>> Begin Provided material

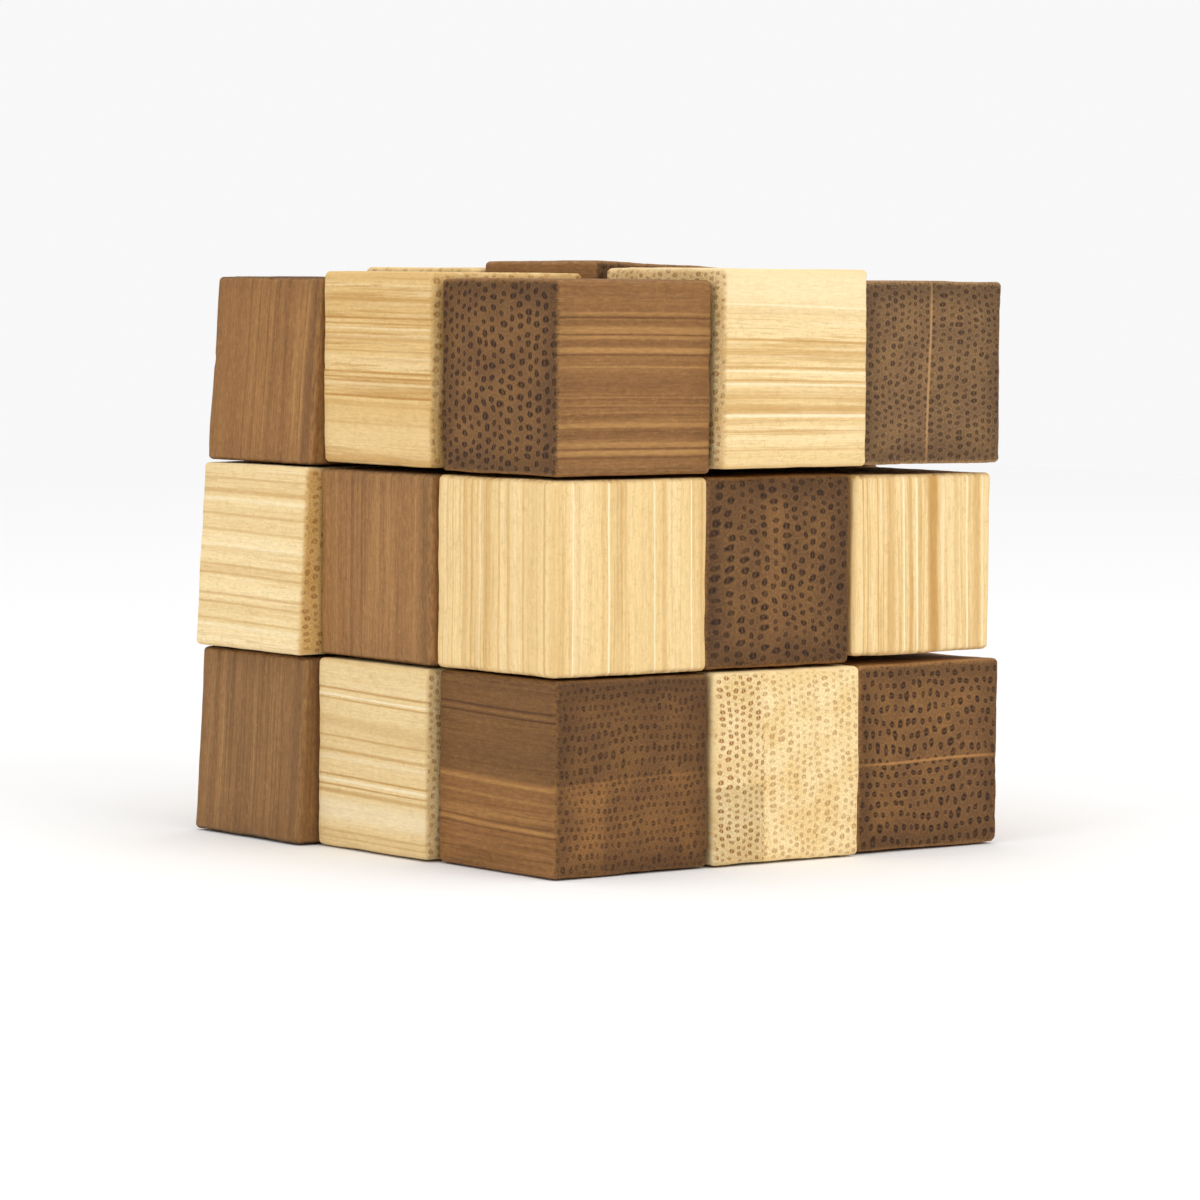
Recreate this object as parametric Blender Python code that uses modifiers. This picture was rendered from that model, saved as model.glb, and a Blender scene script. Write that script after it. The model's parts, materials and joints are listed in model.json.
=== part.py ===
"""Bamboo snake cube: 27 cubelets strung on one elastic cord and folded into a 3 x 3 x 3 cube.

Metres, +Z up.  The origin is the centre of the underside.  The front is -Y and the left side is -X.
The cord runs layer by layer: along X within a row, along Y from row to row and along Z from layer to layer.
"""
import math

import bmesh
import bpy
from mathutils import Matrix, Vector

MM = 0.001

# Driving dimensions
EDGE = 20.0 * MM            # one cubelet
SEAM = 0.3 * MM             # clearance between two cubelets
PITCH = EDGE + SEAM
EDGE_ROUND = 0.9 * MM       # worn edge radius
ROUND_STEPS = 2
BORE_RADIUS = 2.8 * MM
BORE_SIDES = 16
CORNER_OVERRUN = 1.2 * MM   # how far each arm of an elbow bore runs past the cubelet's centre
BLIND_OVERRUN = 5.0 * MM    # how far an end cubelet's bore runs past its centre
CORD_RADIUS = 1.0 * MM
CORD_SIDES = 12
CORD_SETBACK = 2.6 * MM     # a cord link stops this far short of each cubelet's centre
CORD_SPLIT = 0.15 * MM      # half the gap between the two halves of a layer link
PEG_RADIUS = 2.2 * MM
PEG_LENGTH = 3.6 * MM
PEG_SETBACK = 1.1 * MM      # from a cubelet's centre to the face of its peg
CELLS = 3

# How far each row has slid along X, as (layer, row) with layer 0 at the bottom and row 0 at the front
ROW_SHIFT = {
    (0, 1): -1.3 * MM,
    (0, 2): -2.2 * MM,
    (1, 1): 0.2 * MM,
    (1, 2): -2.2 * MM,
    (2, 1): -0.9 * MM,
    (2, 2): -1.1 * MM,
}

# How a cubelet sits off its place: (dx, dy, dz) in mm and yaw in degrees, by cell (x, y, layer)
SEAT = {
    (0, 0, 1): (-0.35, 0.0, 0.0, 0.0),
    (0, 1, 1): (-1.0, 0.0, 0.0, 0.0),
    (0, 1, 2): (0.0, 0.0, 0.45, -0.5),
    (0, 2, 0): (-0.4, 0.0, 0.0, 0.0),
    (0, 2, 1): (-0.4, 0.0, 0.0, 0.0),
    (1, 0, 0): (0.0, -0.7, 0.0, -0.5),
    (1, 0, 1): (-0.6, 0.3, 0.0, 0.0),
    (1, 0, 2): (0.0, -1.3, 0.87, 0.7),
    (1, 1, 2): (0.4, 0.0, 1.5, 0.0),
    (1, 2, 2): (0.0, 0.1, 1.15, 0.0),
    (2, 0, 1): (-1.0, 0.2, 0.2, 0.5),
    (2, 0, 2): (0.0, 0.0, 0.3, -0.6),
    (2, 2, 2): (0.0, 0.1, 0.2, 0.0),
}

# Cubelets cut a little off size: (x, y, z) in mm, by cell
TRIMMED = {
    (0, 0, 1): (19.9, 20.0, 19.9),
    (0, 0, 2): (20.0, 19.9, 19.9),
    (0, 1, 0): (19.9, 19.9, 20.0),
    (0, 1, 1): (20.2, 20.0, 19.9),
    (0, 1, 2): (19.8, 19.8, 20.3),
    (0, 2, 0): (20.4, 20.0, 20.0),
    (0, 2, 1): (20.4, 20.0, 20.0),
    (1, 0, 0): (19.7, 19.8, 20.0),
    (1, 0, 1): (19.6, 19.4, 19.9),
    (1, 0, 2): (19.7, 19.9, 20.6),
    (1, 1, 2): (19.2, 20.0, 20.3),
    (2, 0, 0): (20.0, 19.7, 19.9),
    (2, 0, 1): (19.6, 19.6, 19.1),
    (2, 0, 2): (19.7, 19.7, 19.4),
}

# Cubelets whose left end was sawn out of square: how far its foot stands out past its head, in mm
LEAN = {
    (0, 2, 0): 1.1,
    (0, 2, 1): 1.1,
    (0, 2, 2): 1.4,
}

# Cubelets tipped along their row, right side down, in degrees, by cell
TIP = {
    (1, 1, 2): 1.9,
}

DARK = {"colour": (0.19, 0.105, 0.058, 1.0), "roughness": 0.55}
LIGHT = {"colour": (0.80, 0.60, 0.30, 1.0), "roughness": 0.5}
ELASTIC = {"colour": (0.82, 0.80, 0.75, 1.0), "roughness": 0.8}
PEG_WOOD = {"colour": (0.70, 0.52, 0.33, 1.0), "roughness": 0.6}


def clear_scene():
    for thing in list(bpy.data.objects):
        bpy.data.objects.remove(thing, do_unlink=True)


def new_collection(name):
    group = bpy.data.collections.new(name)
    bpy.context.scene.collection.children.link(group)
    return group


def new_material(name, finish):
    material = bpy.data.materials.new(name)
    material.use_nodes = True
    shader = material.node_tree.nodes["Principled BSDF"]
    shader.inputs["Base Color"].default_value = finish["colour"]
    shader.inputs["Roughness"].default_value = finish["roughness"]
    shader.inputs["Metallic"].default_value = 0.0
    material.diffuse_color = finish["colour"]
    return material


def snake_path():
    """The 27 cells in the order in which the cord meets them."""
    floor = []
    for row in range(CELLS):
        run = range(CELLS) if row % 2 == 0 else reversed(range(CELLS))
        floor.extend((column, row) for column in run)
    cells = []
    for layer in range(CELLS):
        order = floor if layer % 2 == 0 else reversed(floor)
        cells.extend((column, row, layer) for column, row in order)
    return cells


def size_of(cell):
    return Vector(TRIMMED.get(cell, (20.0, 20.0, 20.0))) * MM


def centre_of(cell):
    """Where a cubelet's centre really is, with its row's slide and its own seat."""
    column, row, layer = cell
    middle = (CELLS - 1) / 2
    place = Vector(((column - middle) * PITCH, (row - middle) * PITCH, EDGE / 2 + layer * PITCH))
    place.x += ROW_SHIFT.get((layer, row), 0.0)
    dx, dy, dz, _ = SEAT.get(cell, (0.0, 0.0, 0.0, 0.0))
    return place + Vector((dx, dy, dz)) * MM


def turn_of(cell):
    """How a cubelet is turned in its seat: tipped along its row, then turned about the vertical."""
    yaw = math.radians(SEAT.get(cell, (0.0, 0.0, 0.0, 0.0))[3])
    tip = math.radians(TIP.get(cell, 0.0))
    return Matrix.Rotation(yaw, 3, "Z") @ Matrix.Rotation(tip, 3, "Y")


def direction(start, end):
    """Unit step from one cell to the next along the cord."""
    return Vector([b - a for a, b in zip(start, end)])


def link_point(start, end):
    """Middle of the seam that the cord crosses between two neighbouring cubelets."""
    return (centre_of(start) + centre_of(end)) / 2


def add_object(name, mesh, group, place):
    thing = bpy.data.objects.new(name, mesh)
    thing.location = place
    group.objects.link(thing)
    return thing


def mesh_from(name, shape):
    mesh = bpy.data.meshes.new(name)
    shape.to_mesh(mesh)
    shape.free()
    return mesh


def box_mesh(name, size, offset, lean):
    shape = bmesh.new()
    bmesh.ops.create_cube(shape, size=1.0, matrix=Matrix.Diagonal((*size, 1.0)))
    for corner in shape.verts:
        if corner.co.x < 0:
            corner.co.x += lean * corner.co.z / size.z
    bmesh.ops.translate(shape, verts=shape.verts, vec=offset)
    return mesh_from(name, shape)


def rod_mesh(name, length, radius, sides):
    """A closed round bar along Z, with its middle at the origin."""
    shape = bmesh.new()
    bmesh.ops.create_cone(
        shape, cap_ends=True, segments=sides, radius1=radius, radius2=radius, depth=length,
        matrix=Matrix.Rotation(math.pi / sides, 4, "Z"),
    )
    return mesh_from(name, shape)


def add_rod(name, start, end, radius, sides, group):
    """A round bar from start to end, placed by its location and rotation."""
    rod = add_object(name, rod_mesh(name, (end - start).length, radius, sides), group, (start + end) / 2)
    rod.rotation_mode = "QUATERNION"
    rod.rotation_quaternion = (end - start).to_track_quat("Z", "Y")
    return rod


def shade_smooth(thing):
    for face in thing.data.polygons:
        face.use_smooth = len(face.vertices) == 4


def hinge_point(index, cells):
    """Where a cubelet's own origin goes: on the cord link that it swings about, or its centre."""
    place = centre_of(cells[index]).copy()
    middle = len(cells) // 2
    inner = index + 1 if index < middle else index - 1
    if index != middle:
        step = direction(cells[index], cells[inner])
        seam = link_point(cells[index], cells[inner])
        if step.y != 0:
            place.x, place.z = seam.x, seam.z
        if step.z != 0:
            place.x, place.y = seam.x, seam.y
    return place


def bore_ends(index, cells):
    """Start and end of each bore in a cubelet, from outside a face to past the centre."""
    centre = centre_of(cells[index])
    reach = EDGE
    sides = []
    for other in (index - 1, index + 1):
        if 0 <= other < len(cells):
            sides.append(direction(cells[index], cells[other]))
    if len(sides) == 1:
        return [(centre + sides[0] * reach, centre - sides[0] * BLIND_OVERRUN)]
    if sides[0] == -sides[1]:
        return [(centre + sides[0] * reach, centre + sides[1] * reach)]
    return [(centre + side * reach, centre - side * CORNER_OVERRUN) for side in sides]


def build_cubelet(index, cells, group, cutters):
    name = f"cubelet_{index + 1:02d}"
    cell = cells[index]
    origin = hinge_point(index, cells)
    turn = turn_of(cell)
    offset = turn.inverted() @ (centre_of(cell) - origin)
    shape = box_mesh(name, size_of(cell), offset, LEAN.get(cell, 0.0) * MM)
    body = add_object(name, shape, group, origin)
    body.rotation_euler = turn.to_euler()
    edges = body.modifiers.new("worn edges", "BEVEL")
    edges.width = EDGE_ROUND
    edges.segments = ROUND_STEPS
    edges.limit_method = "ANGLE"
    for number, (start, end) in enumerate(bore_ends(index, cells)):
        tool = add_rod(f"{name}_bore_{number + 1}", start, end, BORE_RADIUS, BORE_SIDES, cutters)
        tool.hide_render = True
        tool.display_type = "WIRE"
        cut = body.modifiers.new("bore", "BOOLEAN")
        cut.operation = "DIFFERENCE"
        cut.solver = "EXACT"
        cut.object = tool
    finish = DARK if sum(cell) % 2 == 0 else LIGHT
    body.data.materials.append(new_material(name, finish))
    return body


def build_cord(name, start, end, group):
    cord = add_rod(name, start, end, CORD_RADIUS, CORD_SIDES, group)
    shade_smooth(cord)
    cord.data.materials.append(new_material(name, ELASTIC))
    return cord


def build_link(index, cells, group):
    """The stretch of cord between one cubelet and the next.  A layer link is two halves, end to end."""
    name = f"cord_link_{index + 1:02d}"
    step = direction(cells[index], cells[index + 1])
    seam = link_point(cells[index], cells[index + 1])
    across = PITCH / 2 - CORD_SETBACK
    if step.z == 0:
        build_cord(name, seam - step * across, seam + step * across, group)
        return
    build_cord(name, seam - step * across, seam - step * CORD_SPLIT, group)
    build_cord(name + "_upper", seam + step * CORD_SPLIT, seam + step * across, group)


def build_peg(name, index, inner, cells, group):
    """A short dowel that traps the cord's end at the bottom of an end cubelet's blind bore."""
    step = direction(cells[index], cells[inner])
    centre = centre_of(cells[index])
    face = centre - step * PEG_SETBACK
    tail = face - step * PEG_LENGTH
    peg = add_rod(name, tail, face, PEG_RADIUS, CORD_SIDES, group)
    shade_smooth(peg)
    peg.data.materials.append(new_material(name, PEG_WOOD))
    return peg


def main():
    clear_scene()
    group = new_collection("snake_cube")
    cutters = new_collection("cutters")
    cutters.hide_render = True
    cells = snake_path()
    for index in range(len(cells)):
        build_cubelet(index, cells, group, cutters)
    for index in range(len(cells) - 1):
        build_link(index, cells, group)
    build_peg("start_peg", 0, 1, cells, group)
    build_peg("end_peg", len(cells) - 1, len(cells) - 2, cells, group)


main()
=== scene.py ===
"""Looks of the bamboo snake cube: worn bamboo cubelets, the braided elastic cord and the end pegs."""
import json
import math

import bmesh
import bpy
import numpy as np
from mathutils import Matrix, Quaternion, Vector

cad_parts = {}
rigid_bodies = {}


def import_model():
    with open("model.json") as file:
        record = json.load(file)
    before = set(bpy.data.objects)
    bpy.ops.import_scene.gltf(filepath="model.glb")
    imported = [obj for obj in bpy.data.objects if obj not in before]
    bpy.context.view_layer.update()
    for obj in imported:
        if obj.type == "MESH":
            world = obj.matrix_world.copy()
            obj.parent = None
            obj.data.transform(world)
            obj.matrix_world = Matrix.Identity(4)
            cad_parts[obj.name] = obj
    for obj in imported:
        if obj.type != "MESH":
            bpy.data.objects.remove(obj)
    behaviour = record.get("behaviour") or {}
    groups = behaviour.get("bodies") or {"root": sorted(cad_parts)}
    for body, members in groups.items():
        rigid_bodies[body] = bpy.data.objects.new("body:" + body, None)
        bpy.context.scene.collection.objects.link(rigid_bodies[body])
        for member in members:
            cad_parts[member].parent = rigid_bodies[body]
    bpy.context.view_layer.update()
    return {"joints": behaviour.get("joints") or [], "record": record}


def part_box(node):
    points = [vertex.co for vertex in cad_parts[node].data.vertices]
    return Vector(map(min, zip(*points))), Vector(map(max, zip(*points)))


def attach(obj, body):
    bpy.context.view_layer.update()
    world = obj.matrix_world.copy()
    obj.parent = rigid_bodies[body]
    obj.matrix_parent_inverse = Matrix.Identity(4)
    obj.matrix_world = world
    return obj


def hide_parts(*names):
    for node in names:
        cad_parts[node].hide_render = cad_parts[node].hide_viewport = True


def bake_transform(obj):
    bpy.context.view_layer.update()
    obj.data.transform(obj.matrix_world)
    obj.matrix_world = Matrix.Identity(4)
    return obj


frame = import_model()

MM = 0.001
AXES = {"x": 0, "y": 1, "z": 2}

# Cubelet mesh
EDGE_RADIUS = 0.55 * MM
SWELL = 0.02 * MM            # the worn faces stand this far outside the CAD cubelet
ROUND_STEPS = 4              # grid steps over half of a rounded edge
FLAT_STEPS = 34              # grid steps over the flat of a face
SKIRT_RINGS = ROUND_STEPS + 2
BORE_RADIUS = 2.8 * MM
BORE_RINGS = 12              # from the skirt of a drilled face in to the bore's rim
BORE_SIDES = 48
BORE_LIP = 1.2 * MM          # the wall's first stretch, with closer rings
BORE_DEPTH = 9.4 * MM
WELD_DISTANCE = 0.002 * MM

# Relief of the worn wood, in mm: how deep each kind goes, and the size of its pattern
PROUD = 0.06                 # most that a ridge rises above the worn face
GRAIN_BEND = (0.3, 30.0)     # slow bend of the ridges
RIDGES = (0.022, 2.6)        # along the grain, higher over the edges
RIDGE_LEAST = 0.6            # of the full height on the plainest stick
RIDGE_AT_EDGE = 1.5
HOLLOWS = (0.035, 14.0)
SCALLOPS = (0.05, 1.15)      # bitten out of the edges of the ends
CHIPS = (0.10, 1.6)
CHIP_RARITY = 1.25
EDGE_WEAR = (0.03, 5.0)
FINE_WAVES = 24
WEAR_REACH = 0.5 * MM        # worn band along an edge
RIM_REACH = 2.2 * MM         # scorched band along an edge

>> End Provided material

* _Written task_:
Search the data above for lines holding "vertices" and copy each of them.

* _Output of the exercise_:
        face.use_smooth = len(face.vertices) == 4
    points = [vertex.co for vertex in cad_parts[node].data.vertices]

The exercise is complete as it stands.